─── Listed records

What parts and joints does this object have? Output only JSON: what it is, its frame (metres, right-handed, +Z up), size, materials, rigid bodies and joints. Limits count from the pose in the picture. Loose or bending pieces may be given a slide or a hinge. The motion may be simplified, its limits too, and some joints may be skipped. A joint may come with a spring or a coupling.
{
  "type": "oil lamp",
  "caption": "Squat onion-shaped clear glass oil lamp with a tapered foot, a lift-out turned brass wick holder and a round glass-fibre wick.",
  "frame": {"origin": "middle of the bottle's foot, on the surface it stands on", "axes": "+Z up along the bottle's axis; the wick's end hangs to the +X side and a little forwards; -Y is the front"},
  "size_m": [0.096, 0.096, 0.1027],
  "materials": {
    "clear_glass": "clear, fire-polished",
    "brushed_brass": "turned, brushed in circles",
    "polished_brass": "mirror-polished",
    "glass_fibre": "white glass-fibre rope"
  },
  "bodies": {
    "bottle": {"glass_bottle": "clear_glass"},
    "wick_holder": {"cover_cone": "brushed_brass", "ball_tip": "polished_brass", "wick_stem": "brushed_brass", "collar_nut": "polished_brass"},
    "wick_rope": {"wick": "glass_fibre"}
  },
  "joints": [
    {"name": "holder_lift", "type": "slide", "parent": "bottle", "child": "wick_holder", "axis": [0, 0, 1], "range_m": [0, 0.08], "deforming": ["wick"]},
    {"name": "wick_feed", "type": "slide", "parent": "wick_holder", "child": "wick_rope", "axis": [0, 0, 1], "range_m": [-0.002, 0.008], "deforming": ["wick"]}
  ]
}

──────
─── Listed records

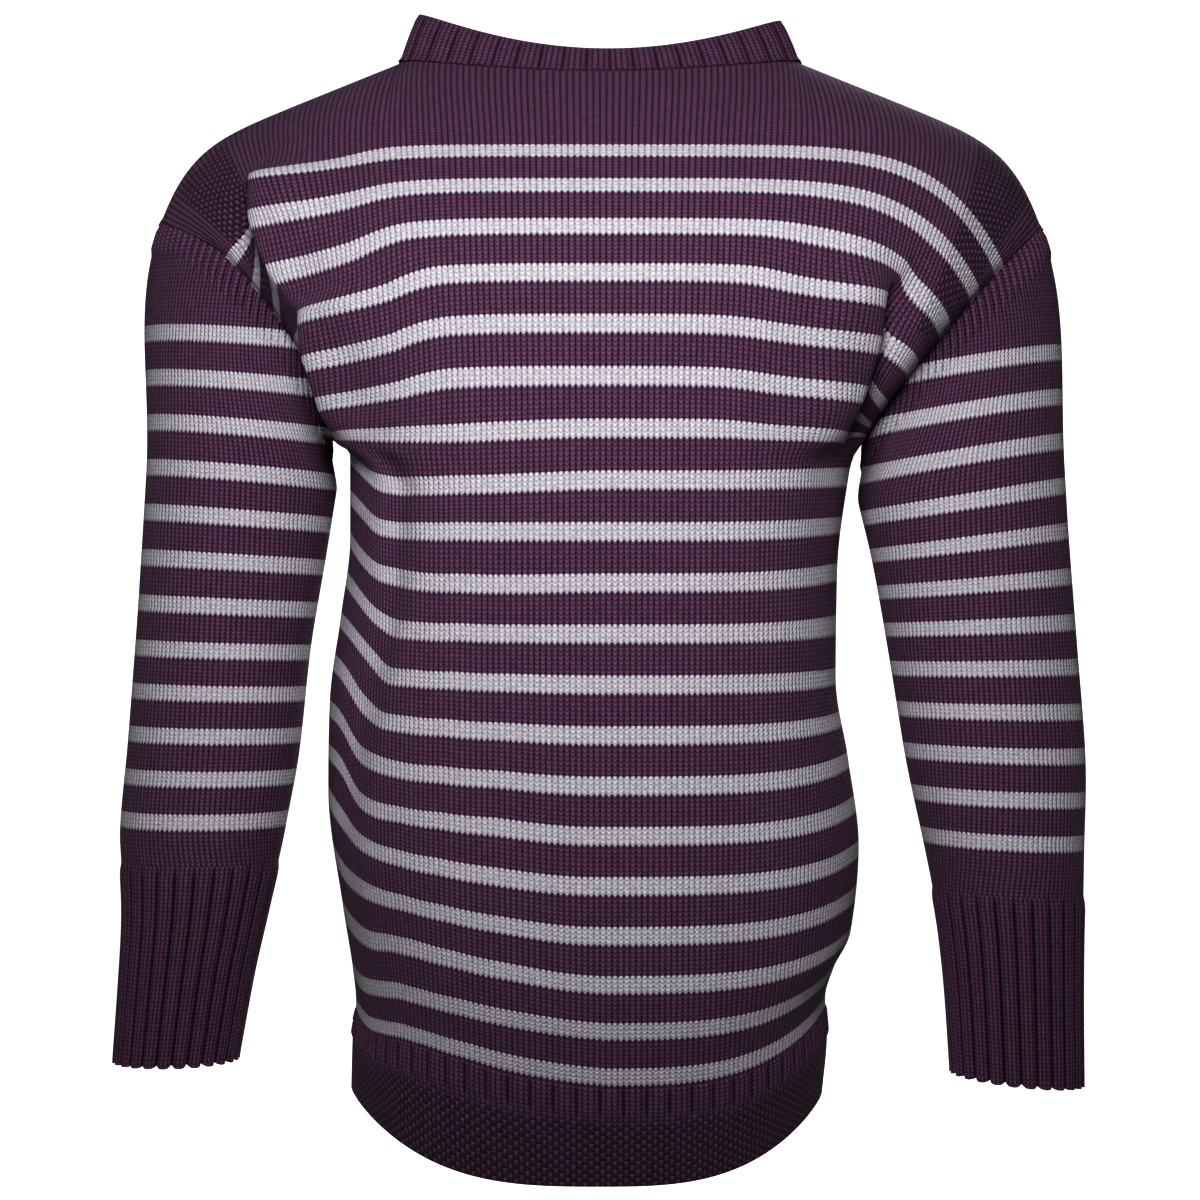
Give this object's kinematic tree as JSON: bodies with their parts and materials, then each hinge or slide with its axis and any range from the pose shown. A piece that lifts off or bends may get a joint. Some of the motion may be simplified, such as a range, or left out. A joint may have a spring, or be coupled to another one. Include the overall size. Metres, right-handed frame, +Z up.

──────

Aim —
Copy, from the material above, each line in which the string "joints" occurs.

Result of this exercise —
What parts and joints does this object have? Output only JSON: what it is, its frame (metres, right-handed, +Z up), size, materials, rigid bodies and joints. Limits count from the pose in the picture. Loose or bending pieces may be given a slide or a hinge. The motion may be simplified, its limits too, and some joints may be skipped. A joint may come with a spring or a coupling.
  "joints": [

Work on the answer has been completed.